The Evolution of Industrial Cybersecurity
Moving Beyond the Traditional Perimeter: The End of Isolation
For several decades, the security of industrial control systems was defined by a “castle-and-moat” philosophy that relied heavily on the concept of air-gapping. This practice involved physically isolating Operational Technology networks from the public internet and corporate IT systems to prevent unauthorized access. However, the operational requirements of 2026 demand real-time data flows, predictive maintenance capabilities, and remote oversight, which have effectively rendered complete isolation a relic of the past. As these systems became more accessible, the assumption that anything residing inside the network was inherently safe became a dangerous liability. Zero Trust addresses this vulnerability by enforcing a “never trust, always verify” policy for every interaction, regardless of whether it originates from inside or outside the traditional network boundary. This shift ensures that a single compromised device cannot lead to a complete system takeover, as every subsequent action requires explicit authorization and validation against established security policies.
The implementation of Zero Trust in industrial settings requires a departure from the static security configurations that characterized earlier eras of automation. In the past, once a technician gained access to a facility’s internal network, they often enjoyed unrestricted movement across various subsystems, from temperature sensors to high-voltage circuit breakers. This lack of internal scrutiny allowed attackers to move laterally across a site with ease, escalating their privileges until they could manipulate physical processes. Under a Zero Trust model, however, the network is no longer viewed as a single, trusted entity but rather as a collection of discrete, protected resources. Each request to access a specific controller or data stream is evaluated in real-time, considering the identity of the user, the health of the requesting device, and the context of the operation. This granular control is essential for preventing the kind of cascading failures that can occur when a seemingly minor breach in a non-critical system provides a pathway to the core components of national infrastructure.
The Risks of Interconnected Systems: IT and OT Convergence
The rapid integration of Information Technology and Operational Technology has significantly expanded the attack surface for critical infrastructure providers. Modern industrial environments now utilize the Industrial Internet of Things to drive efficiency and optimize production cycles, but this connectivity allows adversaries to pivot from relatively insecure business systems into sensitive physical control environments. High-profile attacks on global infrastructure have demonstrated how a breach originating in a corporate email system or a remote access VPN can quickly spread to the plant floor, potentially leading to catastrophic economic or safety consequences. By bridging the gap between business networks and industrial hardware, organizations have inadvertently created new vectors for ransomware and state-sponsored espionage. Zero Trust provides a necessary layer of friction in these converged environments, ensuring that the boundaries between corporate data and physical machinery are strictly enforced through continuous authentication and rigorous access controls.

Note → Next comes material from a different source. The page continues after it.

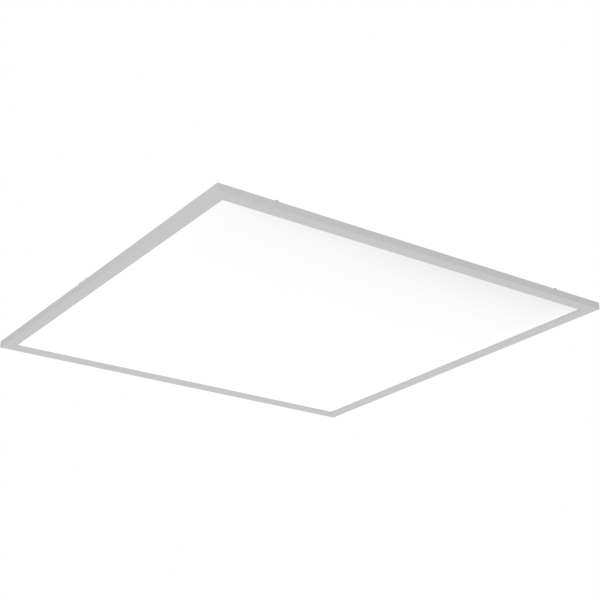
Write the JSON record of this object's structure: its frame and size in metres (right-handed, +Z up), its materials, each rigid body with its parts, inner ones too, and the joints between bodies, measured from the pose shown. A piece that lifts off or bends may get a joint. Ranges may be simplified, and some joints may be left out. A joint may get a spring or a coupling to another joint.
{
  "type": "recessed troffer light",
  "caption": "Square flat-panel recessed troffer light for a 2 by 2 ft ceiling grid, edge lit, with folding grid clips and a driver housing with a hinged lid on its back.",
  "frame": {"origin": "centre of the underside, on the plane of the frame's lower face that rests on the ceiling grid", "axes": "+Z up into the ceiling void, +X towards the right rail, +Y towards the rear rail; light leaves downward"},
  "size_m": [0.603, 0.603, 0.0483],
  "materials": {
    "frame_paint": "satin white powder coat",
    "key_aluminium": "sawn and deburred",
    "zinc_screw": "zinc plated",
    "diffuser_opal": "opal satin",
    "guide_acrylic": "clear polished",
    "reflector_film": "white satin",
    "foam": "closed cell foam",
    "board_aluminium": "white solder mask on aluminium",
    "thermal_tape": "soft grey",
    "led_phosphor": "yellow phosphor lens",
    "cover_steel": "galvanised sheet",
    "bracket_steel": "zinc plated sheet",
    "clip_steel": "zinc plated spring steel",
    "housing_paint": "white powder coat",
    "rivet_aluminium": "plain drawn",
    "grommet_rubber": "matt black",
    "driver_steel": "galvanised sheet",
    "circuit_laminate": "green solder mask",
    "ferrite": "matt dark grey",
    "capacitor_sleeve": "shrink sleeve",
    "terminal_plastic": "moulded nylon",
    "tinned_copper": "tin plated",
    "ground_insulation": "green PVC",
    "line_insulation": "black PVC",
    "neutral_insulation": "white PVC",
    "led_lead_insulation": "white PVC"
  },
  "bodies": {
    "panel": {"frame_rail_front": "frame_paint", "frame_rail_right": "frame_paint", "frame_rail_rear": "frame_paint", "frame_rail_left": "frame_paint", "corner_key_front_left": "key_aluminium", "corner_key_front_right": "key_aluminium", "corner_key_rear_right": "key_aluminium", "corner_key_rear_left": "key_aluminium", "corner_key_screws": "zinc_screw", "back_cover_screws": "zinc_screw", "tie_bracket_screws": "zinc_screw", "clip_screws": "zinc_screw", "driver_screws": "zinc_screw", "terminal_screw": "zinc_screw", "ground_screw": "zinc_screw", "clip_pins": "zinc_screw", "lid_hinge_pin_left": "zinc_screw", "lid_hinge_pin_right": "zinc_screw", "diffuser": "diffuser_opal", "light_guide": "guide_acrylic", "reflector_sheet": "reflector_film", "foam_pad": "foam", "led_board_front": "board_aluminium", "led_board_rear": "board_aluminium", "thermal_tape_front": "thermal_tape", "thermal_tape_rear": "thermal_tape", "led_packages_front": "led_phosphor", "led_packages_rear": "led_phosphor", "back_cover": "cover_steel", "clip_bracket_front_left": "bracket_steel", "clip_bracket_front_right": "bracket_steel", "clip_bracket_rear_right": "bracket_steel", "clip_bracket_rear_left": "bracket_steel", "tie_wire_bracket_left": "bracket_steel", "tie_wire_bracket_right": "bracket_steel", "driver_housing": "housing_paint", "housing_rivets": "rivet_aluminium", "lead_grommets": "grommet_rubber", "driver_base": "driver_steel", "driver_case": "driver_steel", "driver_circuit_board": "circuit_laminate", "driver_transformer": "ferrite", "driver_capacitors": "capacitor_sleeve", "terminal_block": "terminal_plastic", "ground_ring": "tinned_copper", "ground_lead": "ground_insulation", "line_lead": "line_insulation", "neutral_lead": "neutral_insulation", "led_lead_front": "led_lead_insulation", "led_lead_rear": "led_lead_insulation"},
    "front_left_clip": {"grid_clip_front_left": "clip_steel"},
    "front_right_clip": {"grid_clip_front_right": "clip_steel"},
    "rear_right_clip": {"grid_clip_rear_right": "clip_steel"},
    "rear_left_clip": {"grid_clip_rear_left": "clip_steel"},
    "driver_lid": {"driver_lid": "housing_paint", "lid_screw": "zinc_screw"}
  },
  "joints": [
    {"name": "front_left_clip_fold", "type": "hinge", "parent": "panel", "child": "front_left_clip", "pos_m": [-0.2215, -0.2905, 0.01244], "axis": [1, 0, 0], "range_deg": [0, 90]},
    {"name": "front_right_clip_fold", "type": "hinge", "parent": "panel", "child": "front_right_clip", "pos_m": [0.2215, -0.2905, 0.01244], "axis": [1, 0, 0], "range_deg": [0, 90]},
    {"name": "rear_right_clip_fold", "type": "hinge", "parent": "panel", "child": "rear_right_clip", "pos_m": [0.2215, 0.2905, 0.01244], "axis": [-1, 0, 0], "range_deg": [0, 90]},
    {"name": "rear_left_clip_fold", "type": "hinge", "parent": "panel", "child": "rear_left_clip", "pos_m": [-0.2215, 0.2905, 0.01244], "axis": [-1, 0, 0], "range_deg": [0, 90]},
    {"name": "driver_lid_hinge", "type": "hinge", "parent": "panel", "child": "driver_lid", "pos_m": [0, 0.04704, 0.04426], "axis": [-1, 0, 0], "range_deg": [0, 110]}
  ]
}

Furthermore, the convergence of these two distinct worlds has highlighted the different priorities that govern IT and OT security professionals. While IT departments generally prioritize data confidentiality and integrity, OT operators focus almost exclusively on availability and physical safety. This cultural and technical divide often resulted in security gaps where legacy industrial protocols, designed without encryption or authentication, were exposed to modern network threats. Adversaries took advantage of these weaknesses to intercept unencrypted commands and send fraudulent signals to machinery, causing equipment damage or service outages. Implementing Zero Trust helps reconcile these differences by providing a unified security framework that protects the integrity of industrial processes without sacrificing the availability of the systems. By treating every command sent to a physical asset as a high-risk event that must be verified, organizations can mitigate the risks posed by their own interconnectedness and build a more robust defense against increasingly sophisticated cyber threats.

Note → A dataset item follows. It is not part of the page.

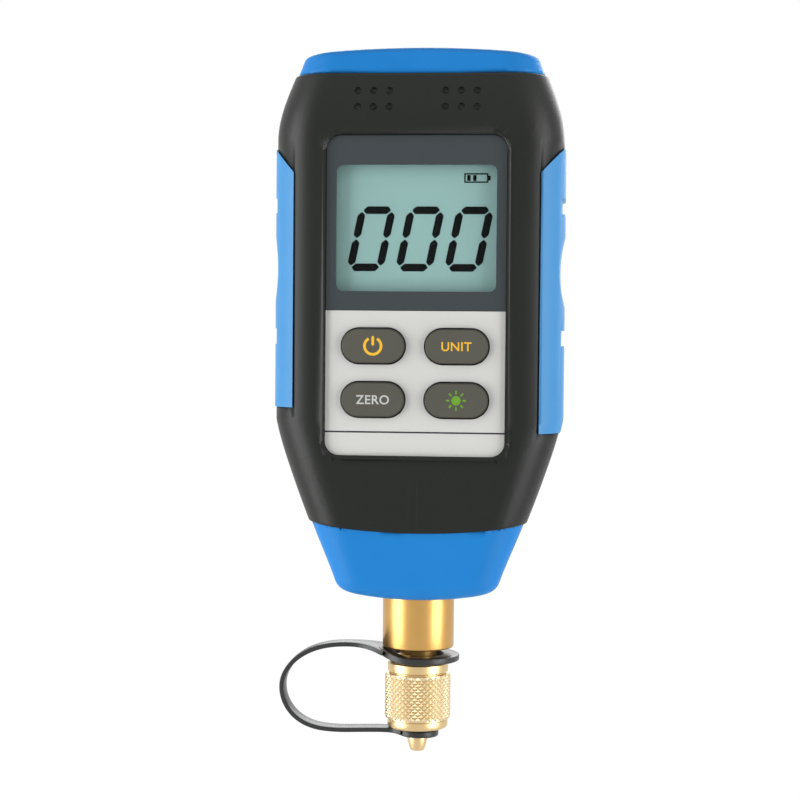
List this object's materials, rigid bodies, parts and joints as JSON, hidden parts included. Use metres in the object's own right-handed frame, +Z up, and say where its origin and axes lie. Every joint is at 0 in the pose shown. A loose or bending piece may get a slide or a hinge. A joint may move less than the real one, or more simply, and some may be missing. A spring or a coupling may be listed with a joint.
{
  "type": "digital compound gauge",
  "caption": "Hand-held digital vacuum and pressure gauge with a display, rubber keys, side grips and a brass flare port under a knurled cap on a strap.",
  "frame": {"origin": "centre of the sealing end of the flare port, on its axis", "axes": "+Z up along the port's axis into the gauge, -Y out of the display, +X to the right seen from the front"},
  "size_m": [0.0598, 0.0296, 0.1461],
  "materials": {
    "body_black": "fine satin black",
    "cover_blue": "satin blue",
    "grip_blue": "satin blue",
    "slate_frame": "slate grey print",
    "silver_plate": "silver print",
    "clear_lens": "clear",
    "lcd_glass": "pale green-grey",
    "light_guide": "milky white",
    "key_rubber": "warm grey",
    "mat_rubber": "grey",
    "board_green": "green solder mask",
    "screw_steel": "zinc plated",
    "chip_black": "moulded black",
    "cell_can": "plain can",
    "contact_metal": "nickel plated",
    "port_brass": "turned",
    "cap_brass": "turned and knurled",
    "seal_rubber": "black",
    "sensor_can": "stainless",
    "ribbon_plastic": "flat ribbon",
    "strap_rubber": "black"
  },
  "bodies": {
    "housing": {"front_shell": "body_black", "rear_shell": "body_black", "bottom_boot": "cover_blue", "top_cap": "cover_blue", "right_grip": "grip_blue", "left_grip": "grip_blue", "display_frame": "slate_frame", "keypad_fascia": "silver_plate", "display_lens": "clear_lens", "lcd_panel": "lcd_glass", "backlight_plate": "light_guide", "keypad_mat": "mat_rubber", "main_board": "board_green", "board_screws": "screw_steel", "controller_chip": "chip_black", "buzzer": "chip_black", "case_screws": "screw_steel", "left_cell": "cell_can", "right_cell": "cell_can", "battery_contacts": "contact_metal", "port_stem": "port_brass", "stem_ring": "seal_rubber", "stem_nut": "port_brass", "pressure_sensor": "sensor_can", "sensor_ribbon": "ribbon_plastic", "cap_strap": "strap_rubber"},
    "power_key": {"power_key": "key_rubber"},
    "unit_key": {"unit_key": "key_rubber"},
    "zero_key": {"zero_key": "key_rubber"},
    "light_key": {"light_key": "key_rubber"},
    "battery_door": {"battery_door": "body_black"},
    "cap_seal": {"cap_seal": "seal_rubber"},
    "port_cap": {"port_cap": "cap_brass"}
  },
  "joints": [
    {"name": "power_key_press", "type": "slide", "parent": "housing", "child": "power_key", "axis": [0, 1, 0], "range_m": [0, 0.0008], "stiffness_N_per_m": 400, "springref_m": -0.002},
    {"name": "unit_key_press", "type": "slide", "parent": "housing", "child": "unit_key", "axis": [0, 1, 0], "range_m": [0, 0.0008], "stiffness_N_per_m": 400, "springref_m": -0.002},
    {"name": "zero_key_press", "type": "slide", "parent": "housing", "child": "zero_key", "axis": [0, 1, 0], "range_m": [0, 0.0008], "stiffness_N_per_m": 400, "springref_m": -0.002},
    {"name": "light_key_press", "type": "slide", "parent": "housing", "child": "light_key", "axis": [0, 1, 0], "range_m": [0, 0.0008], "stiffness_N_per_m": 400, "springref_m": -0.002},
    {"name": "door_swing", "type": "hinge", "parent": "housing", "child": "battery_door", "pos_m": [0, 0.015, 0.0645], "axis": [-1, 0, 0], "range_deg": [0, 75]},
    {"name": "cap_travel", "type": "slide", "parent": "housing", "child": "cap_seal", "axis": [0, 0, -1], "range_m": [0, 0.007], "deforming": ["cap_strap"]},
    {"name": "cap_turn", "type": "hinge", "parent": "cap_seal", "child": "port_cap", "pos_m": [0, 0, 0], "axis": [0, 0, -1], "range_deg": [0, 1980]}
  ],
  "couplings": [
    {"joint": "cap_travel", "follows": "cap_turn", "m_per_rad": 0.00020213}
  ]
}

Overcoming Structural Vulnerabilities
Addressing Legacy Constraints: Technical Hurdles in Modernization
A primary hurdle in securing Operational Technology is the “flat” architecture that characterizes many legacy networks currently in operation. In these environments, there is often a complete lack of internal segmentation, meaning that once an attacker bypasses the initial firewall, they have unrestricted access to every controller, sensor, and human-machine interface in the facility. These networks frequently contain hardware that is decades old, consisting of devices that were never intended to be part of a larger digital ecosystem. Many of these legacy controllers lack the processing power and memory necessary to support modern security features, such as multi-factor authentication or robust encryption. Consequently, security teams are often forced to manage a heterogeneous environment where state-of-the-art security software must somehow coexist with hardware that predates the widespread use of the internet. This technical debt creates significant vulnerabilities that can be difficult to patch without replacing the entire infrastructure at an enormous cost.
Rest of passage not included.